● **DO THIS**
Write out exactly the lines that run from the line containing "torsion_bar()" through the line containing "scene = bpy.context.scene"; both end lines belong to the answer.

● **SOURCE EXCERPT**
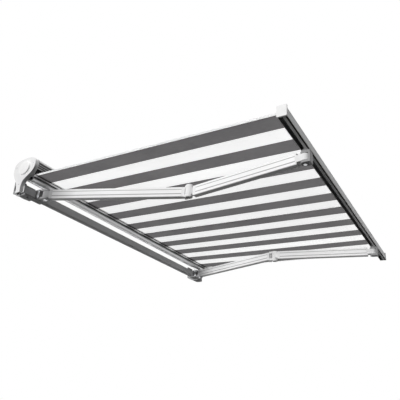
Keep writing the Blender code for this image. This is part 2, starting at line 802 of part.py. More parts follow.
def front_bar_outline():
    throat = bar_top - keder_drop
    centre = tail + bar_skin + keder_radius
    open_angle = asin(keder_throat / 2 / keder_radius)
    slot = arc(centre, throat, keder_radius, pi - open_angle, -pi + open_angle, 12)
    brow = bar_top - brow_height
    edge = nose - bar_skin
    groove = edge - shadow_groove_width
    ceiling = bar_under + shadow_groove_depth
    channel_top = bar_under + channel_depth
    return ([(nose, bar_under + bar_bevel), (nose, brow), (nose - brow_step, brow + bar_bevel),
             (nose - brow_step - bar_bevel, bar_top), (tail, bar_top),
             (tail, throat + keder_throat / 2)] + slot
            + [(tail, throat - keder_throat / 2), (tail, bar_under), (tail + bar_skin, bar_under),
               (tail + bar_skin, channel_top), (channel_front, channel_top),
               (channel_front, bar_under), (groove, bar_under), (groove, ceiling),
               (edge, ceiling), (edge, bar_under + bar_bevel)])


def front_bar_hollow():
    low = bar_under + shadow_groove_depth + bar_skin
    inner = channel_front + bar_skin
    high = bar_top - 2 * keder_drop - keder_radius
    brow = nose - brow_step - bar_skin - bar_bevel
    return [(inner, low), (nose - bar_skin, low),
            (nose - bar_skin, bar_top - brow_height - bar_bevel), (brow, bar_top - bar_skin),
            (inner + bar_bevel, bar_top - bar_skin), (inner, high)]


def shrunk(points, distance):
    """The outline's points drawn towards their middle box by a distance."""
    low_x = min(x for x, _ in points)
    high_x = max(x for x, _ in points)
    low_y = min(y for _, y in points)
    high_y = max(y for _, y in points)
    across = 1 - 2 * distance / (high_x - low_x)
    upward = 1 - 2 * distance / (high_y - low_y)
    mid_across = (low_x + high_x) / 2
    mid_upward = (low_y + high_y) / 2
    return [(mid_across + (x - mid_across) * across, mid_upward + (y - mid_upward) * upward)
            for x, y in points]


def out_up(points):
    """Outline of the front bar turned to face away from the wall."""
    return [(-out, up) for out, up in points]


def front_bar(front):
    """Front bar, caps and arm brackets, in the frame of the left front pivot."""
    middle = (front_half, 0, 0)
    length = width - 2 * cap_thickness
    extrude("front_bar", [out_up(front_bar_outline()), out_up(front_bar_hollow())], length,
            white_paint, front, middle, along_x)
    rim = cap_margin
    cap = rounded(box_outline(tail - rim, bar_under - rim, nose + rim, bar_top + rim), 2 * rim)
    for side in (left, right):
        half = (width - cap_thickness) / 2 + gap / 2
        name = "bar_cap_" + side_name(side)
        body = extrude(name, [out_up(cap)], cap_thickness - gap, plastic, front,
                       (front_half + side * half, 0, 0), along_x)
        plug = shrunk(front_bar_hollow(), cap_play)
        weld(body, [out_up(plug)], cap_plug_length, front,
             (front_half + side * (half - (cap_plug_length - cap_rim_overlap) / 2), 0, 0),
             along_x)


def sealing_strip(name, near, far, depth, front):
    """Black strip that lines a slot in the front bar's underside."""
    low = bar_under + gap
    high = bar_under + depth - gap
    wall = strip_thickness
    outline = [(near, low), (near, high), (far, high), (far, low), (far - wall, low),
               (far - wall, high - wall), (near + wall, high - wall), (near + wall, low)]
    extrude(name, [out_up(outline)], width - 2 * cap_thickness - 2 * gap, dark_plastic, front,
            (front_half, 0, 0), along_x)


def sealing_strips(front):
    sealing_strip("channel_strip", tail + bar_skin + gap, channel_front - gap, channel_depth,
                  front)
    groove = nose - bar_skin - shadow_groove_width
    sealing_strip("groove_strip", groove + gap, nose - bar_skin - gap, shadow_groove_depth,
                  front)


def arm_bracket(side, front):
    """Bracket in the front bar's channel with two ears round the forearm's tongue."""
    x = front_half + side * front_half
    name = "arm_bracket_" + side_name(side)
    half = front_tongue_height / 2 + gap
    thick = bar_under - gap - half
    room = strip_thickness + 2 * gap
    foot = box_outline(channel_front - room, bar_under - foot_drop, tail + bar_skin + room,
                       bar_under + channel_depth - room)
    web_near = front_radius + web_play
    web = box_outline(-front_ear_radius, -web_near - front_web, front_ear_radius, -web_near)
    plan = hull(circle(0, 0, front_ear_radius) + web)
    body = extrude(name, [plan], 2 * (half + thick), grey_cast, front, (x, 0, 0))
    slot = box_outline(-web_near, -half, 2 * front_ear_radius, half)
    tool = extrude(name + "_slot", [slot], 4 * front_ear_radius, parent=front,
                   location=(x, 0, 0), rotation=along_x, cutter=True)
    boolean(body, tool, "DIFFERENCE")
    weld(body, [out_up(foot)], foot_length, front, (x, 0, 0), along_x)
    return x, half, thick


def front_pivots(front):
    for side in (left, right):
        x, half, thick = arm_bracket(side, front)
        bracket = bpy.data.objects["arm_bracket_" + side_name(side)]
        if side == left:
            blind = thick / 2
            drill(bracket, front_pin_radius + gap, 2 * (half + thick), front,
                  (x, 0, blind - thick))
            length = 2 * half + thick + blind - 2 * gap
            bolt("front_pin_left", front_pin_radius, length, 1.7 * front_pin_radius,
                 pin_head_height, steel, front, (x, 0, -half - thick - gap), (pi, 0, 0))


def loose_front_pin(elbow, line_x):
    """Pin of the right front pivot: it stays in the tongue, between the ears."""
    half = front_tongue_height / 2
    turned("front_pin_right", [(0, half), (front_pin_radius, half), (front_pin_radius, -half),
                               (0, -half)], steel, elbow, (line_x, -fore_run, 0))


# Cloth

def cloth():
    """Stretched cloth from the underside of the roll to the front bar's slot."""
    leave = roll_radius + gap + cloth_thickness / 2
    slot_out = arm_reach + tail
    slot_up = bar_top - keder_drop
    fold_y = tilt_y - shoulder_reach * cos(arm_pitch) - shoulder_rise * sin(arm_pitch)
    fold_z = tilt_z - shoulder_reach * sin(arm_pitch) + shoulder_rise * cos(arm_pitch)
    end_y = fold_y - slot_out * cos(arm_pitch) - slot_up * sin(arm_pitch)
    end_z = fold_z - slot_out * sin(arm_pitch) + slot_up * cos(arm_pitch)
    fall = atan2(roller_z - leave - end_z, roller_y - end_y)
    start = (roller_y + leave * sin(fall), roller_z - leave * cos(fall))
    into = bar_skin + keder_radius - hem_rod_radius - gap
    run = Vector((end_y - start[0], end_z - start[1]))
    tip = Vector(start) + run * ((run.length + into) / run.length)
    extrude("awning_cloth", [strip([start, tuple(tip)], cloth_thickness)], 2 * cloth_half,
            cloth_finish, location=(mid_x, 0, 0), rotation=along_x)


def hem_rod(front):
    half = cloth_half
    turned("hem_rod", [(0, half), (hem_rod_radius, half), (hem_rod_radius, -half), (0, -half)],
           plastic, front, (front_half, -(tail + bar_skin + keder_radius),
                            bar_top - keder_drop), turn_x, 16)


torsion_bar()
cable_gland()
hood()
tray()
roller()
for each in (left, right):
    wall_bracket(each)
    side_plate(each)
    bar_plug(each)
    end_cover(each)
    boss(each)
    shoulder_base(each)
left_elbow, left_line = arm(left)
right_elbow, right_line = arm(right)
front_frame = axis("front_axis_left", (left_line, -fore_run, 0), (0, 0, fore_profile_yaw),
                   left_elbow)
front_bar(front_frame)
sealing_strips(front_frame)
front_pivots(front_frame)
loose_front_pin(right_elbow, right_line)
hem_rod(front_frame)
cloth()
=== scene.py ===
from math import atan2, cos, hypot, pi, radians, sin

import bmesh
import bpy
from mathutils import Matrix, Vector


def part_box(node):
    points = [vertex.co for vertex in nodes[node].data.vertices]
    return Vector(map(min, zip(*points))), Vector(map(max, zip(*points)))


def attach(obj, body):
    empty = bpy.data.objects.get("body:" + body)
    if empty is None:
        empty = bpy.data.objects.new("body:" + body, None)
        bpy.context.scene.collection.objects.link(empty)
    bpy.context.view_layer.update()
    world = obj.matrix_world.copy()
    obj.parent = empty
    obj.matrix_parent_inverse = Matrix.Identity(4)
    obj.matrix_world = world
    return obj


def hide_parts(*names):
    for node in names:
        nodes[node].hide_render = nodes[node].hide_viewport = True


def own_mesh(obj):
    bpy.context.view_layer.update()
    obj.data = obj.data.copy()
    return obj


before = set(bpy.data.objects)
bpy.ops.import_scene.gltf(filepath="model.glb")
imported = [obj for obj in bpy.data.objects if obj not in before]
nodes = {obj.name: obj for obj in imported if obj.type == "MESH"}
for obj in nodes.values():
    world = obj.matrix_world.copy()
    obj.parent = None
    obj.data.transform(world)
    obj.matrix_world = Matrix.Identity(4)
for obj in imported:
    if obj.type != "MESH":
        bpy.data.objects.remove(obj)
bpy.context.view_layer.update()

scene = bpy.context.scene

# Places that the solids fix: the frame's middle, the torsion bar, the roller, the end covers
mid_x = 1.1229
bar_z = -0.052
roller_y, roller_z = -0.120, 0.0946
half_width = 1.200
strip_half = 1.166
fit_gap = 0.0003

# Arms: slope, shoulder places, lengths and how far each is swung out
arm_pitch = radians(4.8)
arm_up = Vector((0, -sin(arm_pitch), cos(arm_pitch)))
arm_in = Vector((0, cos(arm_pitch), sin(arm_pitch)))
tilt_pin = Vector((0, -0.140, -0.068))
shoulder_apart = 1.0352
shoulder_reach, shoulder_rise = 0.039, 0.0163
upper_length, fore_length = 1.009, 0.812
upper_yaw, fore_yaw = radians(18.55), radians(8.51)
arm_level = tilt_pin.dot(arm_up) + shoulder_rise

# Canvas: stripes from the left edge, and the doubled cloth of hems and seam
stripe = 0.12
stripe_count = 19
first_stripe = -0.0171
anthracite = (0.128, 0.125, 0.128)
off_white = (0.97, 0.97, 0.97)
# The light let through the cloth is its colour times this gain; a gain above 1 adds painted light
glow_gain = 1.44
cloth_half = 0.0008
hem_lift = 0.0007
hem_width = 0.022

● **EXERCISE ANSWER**
torsion_bar()
cable_gland()
hood()
tray()
roller()
for each in (left, right):
    wall_bracket(each)
    side_plate(each)
    bar_plug(each)
    end_cover(each)
    boss(each)
    shoulder_base(each)
left_elbow, left_line = arm(left)
right_elbow, right_line = arm(right)
front_frame = axis("front_axis_left", (left_line, -fore_run, 0), (0, 0, fore_profile_yaw),
                   left_elbow)
front_bar(front_frame)
sealing_strips(front_frame)
front_pivots(front_frame)
loose_front_pin(right_elbow, right_line)
hem_rod(front_frame)
cloth()
=== scene.py ===
from math import atan2, cos, hypot, pi, radians, sin

import bmesh
import bpy
from mathutils import Matrix, Vector


def part_box(node):
    points = [vertex.co for vertex in nodes[node].data.vertices]
    return Vector(map(min, zip(*points))), Vector(map(max, zip(*points)))


def attach(obj, body):
    empty = bpy.data.objects.get("body:" + body)
    if empty is None:
        empty = bpy.data.objects.new("body:" + body, None)
        bpy.context.scene.collection.objects.link(empty)
    bpy.context.view_layer.update()
    world = obj.matrix_world.copy()
    obj.parent = empty
    obj.matrix_parent_inverse = Matrix.Identity(4)
    obj.matrix_world = world
    return obj


def hide_parts(*names):
    for node in names:
        nodes[node].hide_render = nodes[node].hide_viewport = True


def own_mesh(obj):
    bpy.context.view_layer.update()
    obj.data = obj.data.copy()
    return obj


before = set(bpy.data.objects)
bpy.ops.import_scene.gltf(filepath="model.glb")
imported = [obj for obj in bpy.data.objects if obj not in before]
nodes = {obj.name: obj for obj in imported if obj.type == "MESH"}
for obj in nodes.values():
    world = obj.matrix_world.copy()
    obj.parent = None
    obj.data.transform(world)
    obj.matrix_world = Matrix.Identity(4)
for obj in imported:
    if obj.type != "MESH":
        bpy.data.objects.remove(obj)
bpy.context.view_layer.update()

scene = bpy.context.scene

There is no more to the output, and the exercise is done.